Thursday, December 26, 2024

Manmohan Singh's biggest failure was the "inability" to say no to Sonia, he tolerated the public insult hurled by Rahul Gandhi and he did not know 'when to retire' !!

No analyses of Dr Manmohan Singh would be complete without talking about 2013-14 and the Indian politics then.


“The negative reasons why the middle class “votes for Modi” (2014) are most obvious. There is a total rejection of the UPA regime, because of corruption and dynastic politics. There is also a fatigue with the government’s style of leadership (points fingers at Dr Manmohan Singh) and distrust vis-à-vis its policies,” wrote French writer Christophe Jaffrelot, 

-- senior research fellow at CERI-Sciences, Paris and professor of Indian Politics and Sociology at King’s India Institute, London.

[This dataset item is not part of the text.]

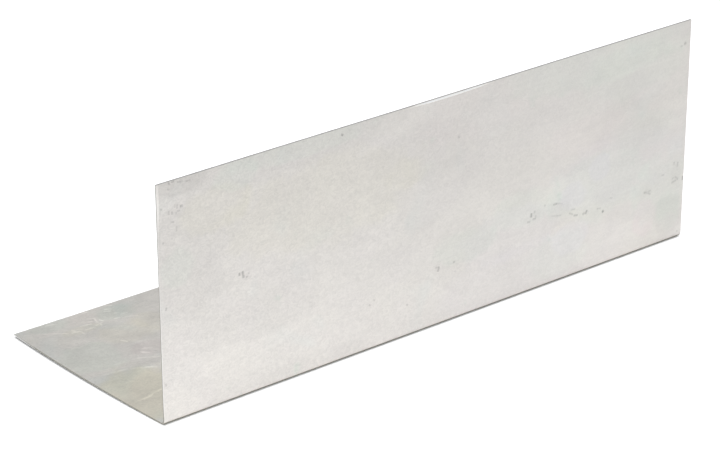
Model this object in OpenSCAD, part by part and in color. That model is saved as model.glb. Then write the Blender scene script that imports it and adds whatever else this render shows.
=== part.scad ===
// Step flashing: one rectangle of mill-finish sheet aluminium, folded once along its length.
// The roof leg lies flat on the ground, and the wall leg stands up from its front edge.
// X runs along the fold, Y from the wall leg to the free edge of the roof leg, and Z up.
// The origin is the middle of the roof leg's underside. All lengths are in millimetres.

/* [Sheet] */
// Length of the sheet, along the fold
sheet_length = 177.8; // [75:0.1:305]
// Thickness of the sheet
sheet_thickness = 0.48; // [0.3:0.01:1.2]
// Flat width of the sheet on the roof side of the fold line
roof_side = 63.5; // [25:0.5:150]
// Flat width of the sheet on the wall side of the fold line
wall_side = 63.5; // [25:0.5:150]

/* [Fold] */
// Angle between the two legs
fold_angle = 90; // [75:1:135]
// Radius on the inside of the fold
inside_radius = 1; // [0.3:0.1:4]
// Depth of the unstretched layer, as a share of the thickness from the inside of the fold
neutral_layer = 0.42; // [0.33:0.01:0.5]

/* [Hidden] */
$fn = 96;
bare_aluminium = [0.86, 0.85, 0.83];
half_turn = 180;

// How far the wall leg is turned up out of the flat sheet.
fold_turn = half_turn - fold_angle;
outside_radius = inside_radius + sheet_thickness;
// Length of the sheet that the fold takes up, measured along the unstretched layer.
fold_allowance = PI * fold_turn / half_turn * (inside_radius + neutral_layer * sheet_thickness);
roof_flat = roof_side - fold_allowance / 2;
wall_flat = wall_side - fold_allowance / 2;
// Distance from the start of the fold to the corner that the two outer faces would meet in.
fold_setback = outside_radius * tan(fold_turn / 2);
roof_leg_width = roof_flat + fold_setback;

// A strip of the sheet as it lies flat, seen from its end, between two distances from the fold.
// Its top and bottom are the sheet's inner and outer faces, under the fold's centre.
module flat_strip(from, to) {
    translate([from, -outside_radius])
        square([to - from, sheet_thickness]);
}

// The half of the plane that lies on one side of the fold's centre, as far as the fold reaches.
module half_plane(side) {
    reach = 2 * outside_radius;
    translate([side < 0 ? -reach : 0, -reach])
        square([reach, 2 * reach]);
}

// The fold itself: its inner and outer faces are round about one centre. It fills the slice
// between the roof leg's start and the wall leg's, which is turned with that leg.
module fold_arc() {
    intersection() {
        difference() {
            circle(r = outside_radius);
            circle(r = inside_radius);
        }
        half_plane(-1);
        rotate(-fold_turn)
            half_plane(1);
    }
}

// The end of the folded sheet, about the fold's centre: the wall side is turned up from flat.
module folded_section() {
    flat_strip(0, roof_flat);
    fold_arc();
    rotate(-fold_turn)
        flat_strip(-wall_flat, 0);
}

// The whole flashing, in one piece, with square sheared ends.
module flashing() {
    color(bare_aluminium)
        translate([0, fold_setback - roof_leg_width / 2, outside_radius])
            rotate([90, 0, 90])
                linear_extrude(height = sheet_length, center = true)
                    folded_section();
}

flashing();
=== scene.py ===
"""Step flashing: one rectangle of mill-finish sheet aluminium, folded once along its length.

The roof leg lies on the floor, and the wall leg stands up from its front edge. The folded sheet is
one piece, drawn as its outer face, given its thickness, and settled by the small unevenness of a
piece that has been sheared, folded and handled. All lengths are in metres unless a name says mm.
"""

import logging
import math
from collections.abc import Iterator
from dataclasses import dataclass, field
from enum import Enum

import bmesh
import bpy
from mathutils import Matrix, Vector, noise


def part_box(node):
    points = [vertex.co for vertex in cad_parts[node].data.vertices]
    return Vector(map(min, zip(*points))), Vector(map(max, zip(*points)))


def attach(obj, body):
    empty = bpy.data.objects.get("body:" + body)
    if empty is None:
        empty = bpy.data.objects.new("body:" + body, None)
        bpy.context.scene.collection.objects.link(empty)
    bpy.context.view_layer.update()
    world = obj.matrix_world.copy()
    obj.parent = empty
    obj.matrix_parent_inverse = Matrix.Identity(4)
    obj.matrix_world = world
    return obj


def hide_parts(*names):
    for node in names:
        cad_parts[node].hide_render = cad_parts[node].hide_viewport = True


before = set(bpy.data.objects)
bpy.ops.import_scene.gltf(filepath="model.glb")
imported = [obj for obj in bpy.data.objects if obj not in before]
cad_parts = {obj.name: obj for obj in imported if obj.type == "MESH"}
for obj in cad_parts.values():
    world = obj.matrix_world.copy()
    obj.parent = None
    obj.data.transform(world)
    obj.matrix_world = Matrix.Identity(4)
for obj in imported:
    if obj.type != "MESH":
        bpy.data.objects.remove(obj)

MM = 0.001
NODE = "flashing"
BODY = "root"
DEPTH_LAYER = "depth"
BEND_LAYER = "bend"

# How many waves of each noise fit in a metre.
FLECK_WAVES = 1150.0
WARMTH_WAVES = 62.0
ROSE_WAVES = 75.0
HAZE_WAVES = 80.0
GRIT_WAVES = 2200.0
BLOTCH_WAVES = 180.0
WEAR_WAVES = 420.0
TEAR_WAVES = 700.0
TORN_GRAIN_WAVES = 5000.0

# How a noise is stretched or moved before it is read, along the sheet first.
FLECK_STRETCH = (0.8, 1.0, 1.0)
STREAK_STRETCH = (30.0, 1300.0, 1300.0)
ROSE_SHIFT = (0.3, 0.7, 0.1)
HAZE_STRETCH = (0.8, 1.3, 1.3)

# Two limits each, between which something changes smoothly.
WARMTH_LIMITS = (0.4, 0.6)
ROSE_LIMITS = (0.42, 0.62)
HAZE_LIMITS = (0.3, 0.7)
MARK_LIMITS = (0.2, 0.8)
STROKE_END_LIMITS = (0.0, 0.5)
# Where the painted fold shade sets in, as shares of the fold's turn.
FOLD_SHADE_LIMITS = (0.2, 0.45)

# Two limits of a noise, and what is left of a tick or a scratch at each of them.
TICK_WEAR = (0.3, 0.6, 0.6, 1.0)
SCRATCH_WEAR = (0.4, 0.6, 0.45, 1.0)

# Places on the sheet, as shares of its thickness, of a leg's height and of a normal's length.
MIDDLE_DEPTH = 0.5
INNER_DEPTH = 0.9
LEG_END = 0.999
FACING = 0.5

# Distances that count as none.
TOUCHING = 1e-6
SAME_POINT = 1e-7

log = logging.getLogger("step_flashing")

Socket = bpy.types.NodeSocket
Value = Socket | float


class SheetSide(Enum):
    """The sides of the sheet, each with its own material slot on the mesh."""

    WEATHER = 0
    INSIDE = 1
    SHEARED = 2
    SLIT = 3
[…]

In 2014, my general observation was that while Dr Singh remained indecisive and often not talking even in cabinet meetings, Narendra Modi “functions like a modern day CEO laying emphasis on the outcome and often allegedly putting the rules and normal norms in the backburner”.


Christophe Jaffrelot analysed these well and says Modi’s ‘super CEO’ image actually relies on a whole set of beliefs: he is considered less a politician than a manager  and he is for the liberalisation of the economy. See the paradox all these were happening in favour of the BJP and Narendra Modi when the Congress PM was the real 'architect' of economic liberalisation of 1991. 

Came in 2004, in him Sonia Gandhi  saw not only the perfect figurehead for her government, but also a man of unquestioning loyalty, party insiders say, someone she could both trust and control. 


It became so obvious that Sonia Gandhi held the real reins of power. 




In 2014 just a few months before his ouster, Dr Singh insisted he had done the best he could.


“I honestly believe that history will be kinder to me than the contemporary media or, for that matter, the opposition parties in parliament,” he said.

Manmohan Singh was a true gentleman -- the soft-spoken Oxford-educated economist whose financial reforms helped transform India in1991 from a struggling, poverty-stricken nation into an emerging power but whose second term was tainted by allegations of rampant corruption within his government.


Dr Singh's first Prime Minister was P V Narasimha Rao and yet he did nothing when Sonia Gandhi and the Congress party hurled insults on a dead leader and did not allow his body to be brought to the AICC headquarters.  





The Congress-led coalition went on to win a second term in 2009, in what many people saw as a mandate for Dr Singh himself. 

But he could not assert himself. He had even did not contest the Lok Sabha poll in 2009.

Congress, insiders say, never accepted that the 2009 election was a mandate for Dr Singh.

The AICC backroom boys were at work and it became clear that Rahul Gandhi, Sonia's son, was being groomed to take over from him. 


Dr Singh  was openly criticised by his own party (and the BJP) over attempts to continue a peace process with Pakistan despite the 2008 attack on Mumbai by Pakistani militants.


During UPA-1, Dr Singh became even more quiet at his own cabinet meetings, to the point of not speaking up for the sort of economic reforms many thought he ought to be championing.


Singh will go down in history as India's first Sikh prime minister, but also as someone who did not know when to retire. He looked tired and exhausted. But he was still keen to continue in office.